>> start Given information

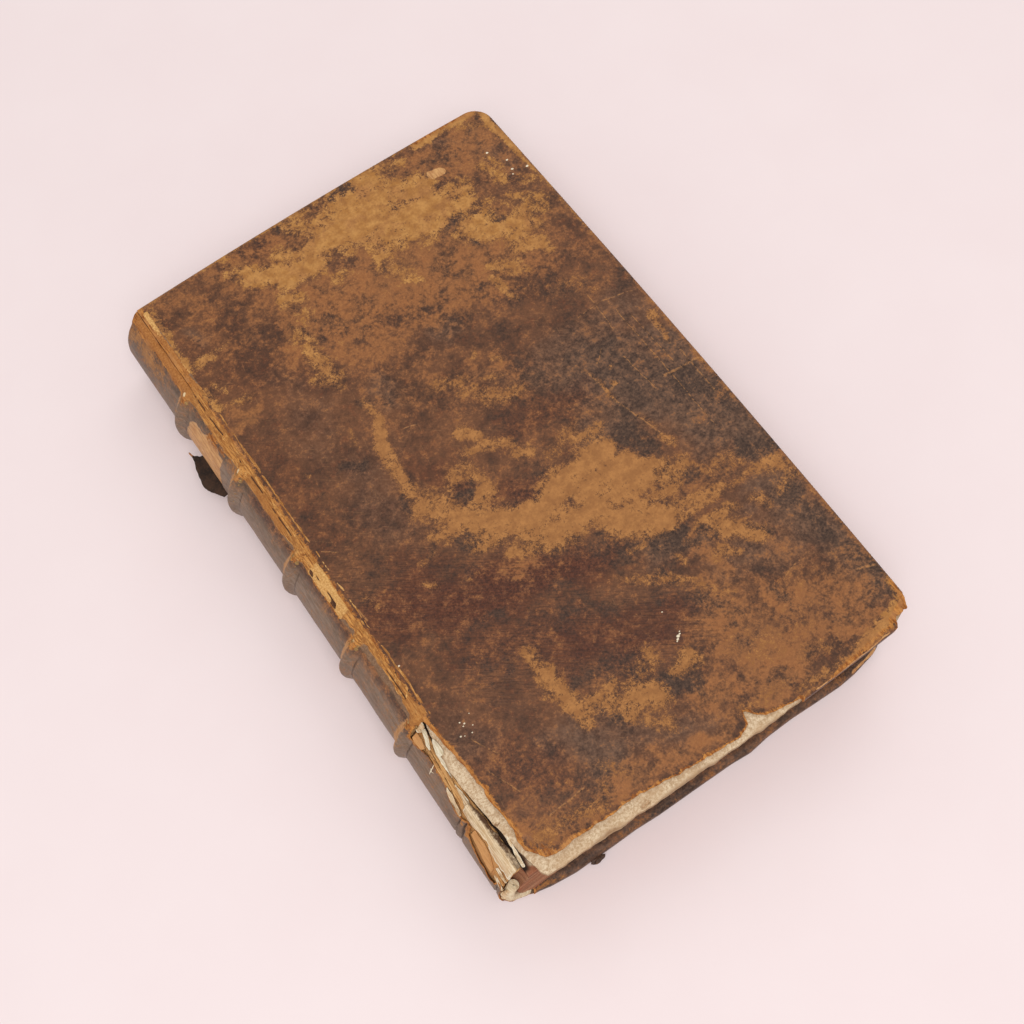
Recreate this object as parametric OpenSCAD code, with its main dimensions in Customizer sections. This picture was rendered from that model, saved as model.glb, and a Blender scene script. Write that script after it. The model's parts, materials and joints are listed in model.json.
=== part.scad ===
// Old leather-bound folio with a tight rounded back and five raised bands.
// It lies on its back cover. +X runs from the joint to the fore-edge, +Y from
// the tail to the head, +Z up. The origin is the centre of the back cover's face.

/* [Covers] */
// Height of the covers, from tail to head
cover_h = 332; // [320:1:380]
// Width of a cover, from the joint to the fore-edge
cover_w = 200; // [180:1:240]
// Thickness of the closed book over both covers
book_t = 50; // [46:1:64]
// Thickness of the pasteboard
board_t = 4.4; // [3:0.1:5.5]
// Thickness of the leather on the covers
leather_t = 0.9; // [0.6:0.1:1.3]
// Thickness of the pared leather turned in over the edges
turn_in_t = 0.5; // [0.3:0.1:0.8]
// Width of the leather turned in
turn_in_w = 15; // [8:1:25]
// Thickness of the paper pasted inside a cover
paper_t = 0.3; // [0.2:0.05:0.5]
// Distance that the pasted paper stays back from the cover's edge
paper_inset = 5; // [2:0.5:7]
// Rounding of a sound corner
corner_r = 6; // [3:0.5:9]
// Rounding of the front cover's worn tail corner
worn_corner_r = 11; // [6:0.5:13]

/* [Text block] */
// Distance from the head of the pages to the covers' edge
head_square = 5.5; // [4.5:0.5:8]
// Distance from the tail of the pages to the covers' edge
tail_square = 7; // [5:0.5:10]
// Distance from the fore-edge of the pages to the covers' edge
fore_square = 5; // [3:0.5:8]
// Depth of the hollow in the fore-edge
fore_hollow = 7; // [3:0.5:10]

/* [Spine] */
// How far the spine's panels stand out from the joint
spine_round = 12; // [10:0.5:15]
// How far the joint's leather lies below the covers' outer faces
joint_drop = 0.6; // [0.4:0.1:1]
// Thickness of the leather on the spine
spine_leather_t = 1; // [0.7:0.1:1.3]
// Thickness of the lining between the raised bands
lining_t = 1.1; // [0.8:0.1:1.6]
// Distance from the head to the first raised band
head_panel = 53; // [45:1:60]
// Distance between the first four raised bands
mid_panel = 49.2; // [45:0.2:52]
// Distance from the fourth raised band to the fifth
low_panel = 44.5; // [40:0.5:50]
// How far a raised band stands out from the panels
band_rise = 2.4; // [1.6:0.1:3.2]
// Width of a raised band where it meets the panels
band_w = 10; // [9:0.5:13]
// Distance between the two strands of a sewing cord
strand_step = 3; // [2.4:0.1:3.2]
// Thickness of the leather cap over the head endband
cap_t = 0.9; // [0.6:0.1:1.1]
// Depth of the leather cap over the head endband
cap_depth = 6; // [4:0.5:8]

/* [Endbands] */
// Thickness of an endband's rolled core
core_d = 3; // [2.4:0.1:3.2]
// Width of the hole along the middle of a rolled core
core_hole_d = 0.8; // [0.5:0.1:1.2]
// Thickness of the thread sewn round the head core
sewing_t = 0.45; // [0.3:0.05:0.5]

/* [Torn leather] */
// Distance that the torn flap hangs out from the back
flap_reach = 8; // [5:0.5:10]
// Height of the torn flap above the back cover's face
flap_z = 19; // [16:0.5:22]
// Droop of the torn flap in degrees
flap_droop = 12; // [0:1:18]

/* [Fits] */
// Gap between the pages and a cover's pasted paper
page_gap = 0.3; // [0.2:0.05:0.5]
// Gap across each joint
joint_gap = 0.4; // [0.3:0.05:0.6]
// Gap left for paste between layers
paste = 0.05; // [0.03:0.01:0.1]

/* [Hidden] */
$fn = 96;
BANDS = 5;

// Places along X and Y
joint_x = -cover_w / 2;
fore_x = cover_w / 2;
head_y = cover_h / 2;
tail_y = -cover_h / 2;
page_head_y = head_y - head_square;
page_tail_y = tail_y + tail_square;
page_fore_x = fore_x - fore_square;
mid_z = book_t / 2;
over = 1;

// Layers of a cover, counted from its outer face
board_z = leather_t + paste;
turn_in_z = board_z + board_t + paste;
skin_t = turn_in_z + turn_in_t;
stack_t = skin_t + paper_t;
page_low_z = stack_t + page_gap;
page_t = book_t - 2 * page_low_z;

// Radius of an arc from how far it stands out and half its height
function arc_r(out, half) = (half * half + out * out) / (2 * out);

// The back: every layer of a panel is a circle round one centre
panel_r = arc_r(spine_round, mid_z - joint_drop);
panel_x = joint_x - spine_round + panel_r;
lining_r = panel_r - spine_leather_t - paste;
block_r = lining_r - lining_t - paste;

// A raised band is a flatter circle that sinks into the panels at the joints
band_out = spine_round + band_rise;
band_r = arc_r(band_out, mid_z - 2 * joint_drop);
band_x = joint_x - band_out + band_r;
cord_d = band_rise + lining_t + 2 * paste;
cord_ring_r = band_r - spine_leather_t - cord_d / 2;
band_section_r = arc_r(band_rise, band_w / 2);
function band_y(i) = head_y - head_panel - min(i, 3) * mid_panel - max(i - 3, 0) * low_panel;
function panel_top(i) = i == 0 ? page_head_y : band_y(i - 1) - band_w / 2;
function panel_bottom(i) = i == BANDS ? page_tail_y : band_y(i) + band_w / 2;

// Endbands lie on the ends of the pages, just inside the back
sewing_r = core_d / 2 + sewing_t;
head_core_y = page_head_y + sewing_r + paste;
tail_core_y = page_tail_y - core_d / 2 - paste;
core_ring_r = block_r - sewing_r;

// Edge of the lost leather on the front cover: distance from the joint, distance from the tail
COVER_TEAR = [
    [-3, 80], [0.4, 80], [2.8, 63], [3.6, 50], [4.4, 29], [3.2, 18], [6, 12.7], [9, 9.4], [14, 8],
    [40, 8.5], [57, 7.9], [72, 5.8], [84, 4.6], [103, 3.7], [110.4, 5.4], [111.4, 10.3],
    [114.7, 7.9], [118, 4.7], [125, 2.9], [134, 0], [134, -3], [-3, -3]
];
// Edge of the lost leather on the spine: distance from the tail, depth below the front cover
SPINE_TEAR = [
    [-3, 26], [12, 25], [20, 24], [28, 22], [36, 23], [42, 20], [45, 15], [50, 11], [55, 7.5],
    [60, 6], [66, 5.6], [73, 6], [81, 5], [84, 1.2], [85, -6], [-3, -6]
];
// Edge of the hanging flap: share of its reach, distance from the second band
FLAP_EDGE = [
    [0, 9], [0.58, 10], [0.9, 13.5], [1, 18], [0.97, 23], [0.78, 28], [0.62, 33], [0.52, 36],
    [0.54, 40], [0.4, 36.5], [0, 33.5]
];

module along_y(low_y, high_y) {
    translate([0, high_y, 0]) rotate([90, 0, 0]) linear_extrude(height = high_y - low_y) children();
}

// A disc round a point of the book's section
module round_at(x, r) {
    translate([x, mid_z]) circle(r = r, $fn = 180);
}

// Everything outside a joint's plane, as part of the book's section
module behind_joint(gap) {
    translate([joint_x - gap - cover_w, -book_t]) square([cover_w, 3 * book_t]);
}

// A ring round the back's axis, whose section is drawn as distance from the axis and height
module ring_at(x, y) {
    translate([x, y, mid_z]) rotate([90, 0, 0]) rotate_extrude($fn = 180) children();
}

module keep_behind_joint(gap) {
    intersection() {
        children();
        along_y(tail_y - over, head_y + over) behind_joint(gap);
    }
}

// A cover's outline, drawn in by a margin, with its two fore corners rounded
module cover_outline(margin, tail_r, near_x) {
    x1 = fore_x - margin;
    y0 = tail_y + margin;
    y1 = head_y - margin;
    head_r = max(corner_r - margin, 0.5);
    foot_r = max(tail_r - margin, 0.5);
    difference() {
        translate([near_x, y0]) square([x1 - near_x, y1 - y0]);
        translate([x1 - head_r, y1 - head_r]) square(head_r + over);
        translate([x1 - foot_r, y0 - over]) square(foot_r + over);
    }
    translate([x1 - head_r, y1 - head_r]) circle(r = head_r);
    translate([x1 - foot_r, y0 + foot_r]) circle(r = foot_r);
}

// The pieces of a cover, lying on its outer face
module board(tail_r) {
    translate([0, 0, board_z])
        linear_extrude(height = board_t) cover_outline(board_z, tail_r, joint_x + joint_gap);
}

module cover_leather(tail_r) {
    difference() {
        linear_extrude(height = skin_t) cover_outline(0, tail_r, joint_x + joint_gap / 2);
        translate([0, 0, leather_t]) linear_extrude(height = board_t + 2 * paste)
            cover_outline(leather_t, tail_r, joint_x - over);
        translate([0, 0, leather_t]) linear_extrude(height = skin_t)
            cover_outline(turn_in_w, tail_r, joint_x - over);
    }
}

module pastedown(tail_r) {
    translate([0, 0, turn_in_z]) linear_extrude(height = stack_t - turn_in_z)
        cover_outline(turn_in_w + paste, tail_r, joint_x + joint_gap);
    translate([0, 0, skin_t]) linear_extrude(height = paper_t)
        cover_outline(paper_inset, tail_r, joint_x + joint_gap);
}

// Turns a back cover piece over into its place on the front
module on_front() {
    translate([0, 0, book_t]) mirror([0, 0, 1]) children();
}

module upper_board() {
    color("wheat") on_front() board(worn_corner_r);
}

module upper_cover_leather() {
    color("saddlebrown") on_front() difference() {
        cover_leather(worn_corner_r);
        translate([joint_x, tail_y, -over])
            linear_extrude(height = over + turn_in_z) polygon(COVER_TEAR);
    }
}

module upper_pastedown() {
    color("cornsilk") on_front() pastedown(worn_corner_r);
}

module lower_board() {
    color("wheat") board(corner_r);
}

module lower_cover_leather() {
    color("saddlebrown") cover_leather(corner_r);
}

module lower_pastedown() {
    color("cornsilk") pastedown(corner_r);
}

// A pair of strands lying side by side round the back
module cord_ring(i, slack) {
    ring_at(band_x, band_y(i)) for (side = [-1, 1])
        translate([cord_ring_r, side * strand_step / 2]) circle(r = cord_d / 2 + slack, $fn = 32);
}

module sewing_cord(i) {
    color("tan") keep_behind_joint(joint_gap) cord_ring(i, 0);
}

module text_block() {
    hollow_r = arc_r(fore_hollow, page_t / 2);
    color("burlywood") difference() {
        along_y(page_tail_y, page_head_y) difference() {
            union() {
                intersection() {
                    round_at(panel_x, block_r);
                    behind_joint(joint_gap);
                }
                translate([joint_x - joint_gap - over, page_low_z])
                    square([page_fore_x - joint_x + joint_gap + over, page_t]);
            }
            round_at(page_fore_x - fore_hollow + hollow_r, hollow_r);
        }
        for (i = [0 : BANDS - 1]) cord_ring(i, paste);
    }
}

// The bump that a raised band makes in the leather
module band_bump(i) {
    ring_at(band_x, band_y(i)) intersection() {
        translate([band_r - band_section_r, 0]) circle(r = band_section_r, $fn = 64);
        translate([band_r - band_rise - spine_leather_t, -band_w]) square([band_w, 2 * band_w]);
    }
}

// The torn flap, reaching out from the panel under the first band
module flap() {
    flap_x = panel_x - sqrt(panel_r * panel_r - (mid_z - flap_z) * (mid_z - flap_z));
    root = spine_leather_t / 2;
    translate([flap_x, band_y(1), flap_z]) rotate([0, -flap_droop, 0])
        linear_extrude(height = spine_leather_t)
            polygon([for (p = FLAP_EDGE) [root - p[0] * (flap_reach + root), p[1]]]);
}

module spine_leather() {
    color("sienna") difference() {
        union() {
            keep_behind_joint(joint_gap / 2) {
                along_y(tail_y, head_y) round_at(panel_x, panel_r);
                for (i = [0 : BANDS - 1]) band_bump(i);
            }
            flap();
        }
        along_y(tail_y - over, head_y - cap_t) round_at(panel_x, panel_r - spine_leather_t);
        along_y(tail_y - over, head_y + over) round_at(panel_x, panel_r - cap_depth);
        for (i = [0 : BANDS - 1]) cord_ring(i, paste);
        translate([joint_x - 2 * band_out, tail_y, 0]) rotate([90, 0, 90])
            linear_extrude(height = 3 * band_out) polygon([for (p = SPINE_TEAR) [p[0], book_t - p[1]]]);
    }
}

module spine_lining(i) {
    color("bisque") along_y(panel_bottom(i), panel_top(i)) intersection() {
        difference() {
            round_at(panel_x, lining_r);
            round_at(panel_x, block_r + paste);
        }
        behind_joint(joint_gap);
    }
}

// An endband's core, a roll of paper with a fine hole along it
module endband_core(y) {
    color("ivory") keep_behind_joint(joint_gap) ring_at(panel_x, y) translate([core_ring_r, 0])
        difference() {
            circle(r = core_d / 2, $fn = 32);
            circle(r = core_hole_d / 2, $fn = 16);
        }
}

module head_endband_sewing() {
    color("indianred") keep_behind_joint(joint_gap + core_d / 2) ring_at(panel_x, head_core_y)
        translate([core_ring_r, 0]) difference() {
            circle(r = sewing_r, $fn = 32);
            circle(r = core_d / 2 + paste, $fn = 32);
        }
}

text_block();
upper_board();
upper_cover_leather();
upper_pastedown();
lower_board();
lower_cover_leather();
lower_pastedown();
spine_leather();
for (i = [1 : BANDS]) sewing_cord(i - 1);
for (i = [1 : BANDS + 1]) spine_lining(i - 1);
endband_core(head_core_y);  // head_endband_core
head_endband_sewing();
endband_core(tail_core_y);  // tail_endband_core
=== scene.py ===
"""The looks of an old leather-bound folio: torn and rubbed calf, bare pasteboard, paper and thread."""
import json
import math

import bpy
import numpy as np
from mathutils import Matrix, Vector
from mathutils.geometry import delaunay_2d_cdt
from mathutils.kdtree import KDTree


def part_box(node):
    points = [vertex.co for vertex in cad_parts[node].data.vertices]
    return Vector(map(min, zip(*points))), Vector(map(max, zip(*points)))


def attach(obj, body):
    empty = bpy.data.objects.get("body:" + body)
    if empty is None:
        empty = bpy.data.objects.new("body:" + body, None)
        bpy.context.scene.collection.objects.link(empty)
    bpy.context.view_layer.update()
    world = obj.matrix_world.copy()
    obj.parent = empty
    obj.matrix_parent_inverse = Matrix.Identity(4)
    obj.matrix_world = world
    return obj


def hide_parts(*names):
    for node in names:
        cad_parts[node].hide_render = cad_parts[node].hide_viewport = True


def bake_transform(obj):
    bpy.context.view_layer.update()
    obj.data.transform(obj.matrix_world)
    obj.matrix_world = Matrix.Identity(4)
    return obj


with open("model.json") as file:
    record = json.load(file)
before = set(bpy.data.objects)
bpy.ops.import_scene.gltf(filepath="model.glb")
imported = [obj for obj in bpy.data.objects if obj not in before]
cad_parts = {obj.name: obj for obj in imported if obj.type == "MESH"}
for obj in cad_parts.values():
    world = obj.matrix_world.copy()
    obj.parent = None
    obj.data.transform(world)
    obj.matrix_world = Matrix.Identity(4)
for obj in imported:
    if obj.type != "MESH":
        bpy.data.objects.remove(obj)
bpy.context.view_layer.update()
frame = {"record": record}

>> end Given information

__Stated goal__
From the line containing "text_block();" down to the line containing "points = [vertex.co" in the material above, reproduce every line exactly, including the two end lines.

__Written reply__
text_block();
upper_board();
upper_cover_leather();
upper_pastedown();
lower_board();
lower_cover_leather();
lower_pastedown();
spine_leather();
for (i = [1 : BANDS]) sewing_cord(i - 1);
for (i = [1 : BANDS + 1]) spine_lining(i - 1);
endband_core(head_core_y);  // head_endband_core
head_endband_sewing();
endband_core(tail_core_y);  // tail_endband_core
=== scene.py ===
"""The looks of an old leather-bound folio: torn and rubbed calf, bare pasteboard, paper and thread."""
import json
import math

import bpy
import numpy as np
from mathutils import Matrix, Vector
from mathutils.geometry import delaunay_2d_cdt
from mathutils.kdtree import KDTree


def part_box(node):
    points = [vertex.co for vertex in cad_parts[node].data.vertices]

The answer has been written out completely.